Kinetic and isotherm studies of bisphenol A adsorption onto orange albedo(Citrus sinensis): Sorption mechanisms based on the main albedo components vitamin C, flavones glycosides and carotenoids

• Published in: Journal of environmental science and health. Part A, Toxic/hazardous substances & environmental engineering Vol. 52; no. 8; pp. 757 - 769
• Main Authors: Kamgaing, Theophile, Doungmo, Giscard, Melataguia Tchieno, Francis Merlin, Gouoko Kouonang, Jimmy Julio, Mbadcam, Ketcha Joseph
• Format: Journal Article
• Language: English
• Published: England Taylor & Francis 03.07.2017; Taylor & Francis Ltd
• Subjects: Adsorbates; Adsorbents; Adsorption; Adsorption mechanisms; Albedo; Ascorbic acid; Ascorbic Acid - analysis; batch adsorption; Bearing strength; Benzhydryl Compounds - analysis; Benzhydryl Compounds - chemistry; Bisphenol A; bisphenol A trapping; Carotenoids; Carotenoids - analysis; Chemical bonds; Citrus sinensis; Citrus sinensis - chemistry; Crop residues; Dosage; Electron microscopy; Energy dispersive X ray spectroscopy; Flavones; Flavones - analysis; Fourier analysis; Fourier transforms; Fruit - chemistry; Glycosides; Glycosides - analysis; Hydrogen; Hydrogen bonding; Hydrogen-Ion Concentration; Infrared spectroscopy; Isotherms; Kinetics; Microscopy, Electron, Scanning; Models, Theoretical; orange albedo; Phenols; Phenols - analysis; Phenols - chemistry; Residues; Scanning electron microscopy; Sorption; Spectroscopy; Spectroscopy, Fourier Transform Infrared; Spectrum analysis; Surface chemistry; Surface Properties; Vitamin C; Water Pollutants, Chemical - analysis; Water Pollutants, Chemical - chemistry; Water Purification - methods; X-Ray Diffraction; X-ray spectroscopy; X-rays; bisphenol A trapping; Adsorption mechanisms; orange albedo; batch adsorption
• ISSN: 1093-4529; 1532-4117
• DOI: 10.1080/10934529.2017.1303315

Orange albedo and its adsorption capacity towards bisphenol A (BPA) were studied. Adsorption experiments were conducted in batch mode at 25-55°C. Scanning electron microscopy (SEM), Energy dispersive X-ray spectroscopy (EDX), X-ray diffraction (XRD), Brunauer−Emmett−Teller (BET) and Fourier transform infrared (FTIR) spectroscopy were used to characterise the biosorbent.
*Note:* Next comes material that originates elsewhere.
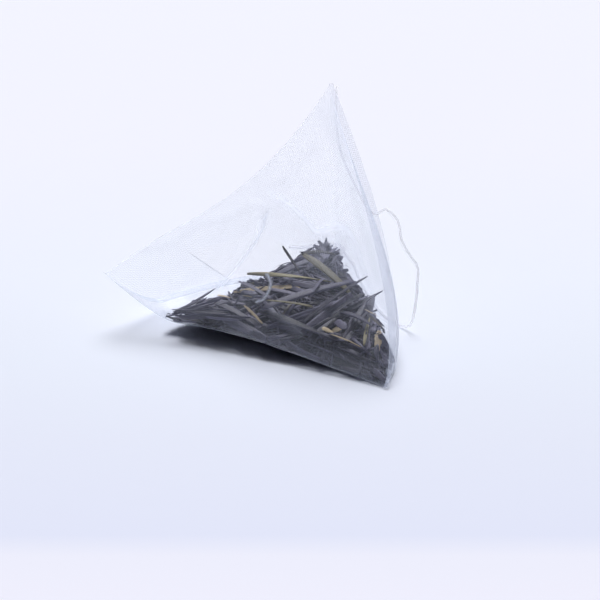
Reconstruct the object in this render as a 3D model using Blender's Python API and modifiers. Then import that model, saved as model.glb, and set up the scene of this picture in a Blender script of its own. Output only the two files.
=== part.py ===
"""Pyramid tea bag: a pouch of fine mesh with four corners, part filled with loose needle leaves.

The pouch is one sheet, folded round and welded along two edges that lie crosswise to each other, which
leaves two narrow fins. It rests on one face, sagged flat by the leaves. The left corner is curled up off
the surface. A thread is welded on at the apex, and hangs down behind to a small coil and a blank tag.
X runs to the right, Y away from the front, Z up. The origin is on the surface, under the pouch's middle.
"""

import math
import random

import bmesh
import bpy
from mathutils import Matrix, Vector
from mathutils.bvhtree import BVHTree
from mathutils.geometry import interpolate_bezier

MM = 0.001

# The pouch's main sizes, in millimetres, and its four fold corners.
BAG_WIDTH = 56.0
BAG_DEPTH = 58.4
BAG_HEIGHT = 50.1
LEFT_RAISED = 12.0
CORNER_RAISED = 0.3
APEX = Vector((0.2929 * BAG_WIDTH, 0.1216 * BAG_DEPTH, BAG_HEIGHT))
LEFT = Vector((-0.5107 * BAG_WIDTH, -0.0103 * BAG_DEPTH, LEFT_RAISED))
FRONT = Vector((0.4893 * BAG_WIDTH, -0.5120 * BAG_DEPTH, CORNER_RAISED))
BACK = Vector((0.3250 * BAG_WIDTH, 0.4880 * BAG_DEPTH, CORNER_RAISED))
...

The effects of various parameters including adsorption time, equilibrium pH, adsorbent dosage and initial adsorbate concentration were investigated. The optimum contact time and pH for the removal of BPA were 60 min and 2, respectively. It was found that the adsorption isotherms best matched the Freundlich model, the adsorption of BPA being multilayer and that of the albedo surface heterogeneous. From the kinetic studies, it was found that the removal of BPA best matched the pseudo-second order kinetic model. An adsorption mechanism based on the albedo surface molecules is proposed and gives a good account of π-π interactions and hydrogen bonding. Orange albedo, with a maximum BPA loading capacity of 82.36 mg g −1 (significantly higher than that of most agricultural residues), is a good candidate for BPA adsorption in aqueous media.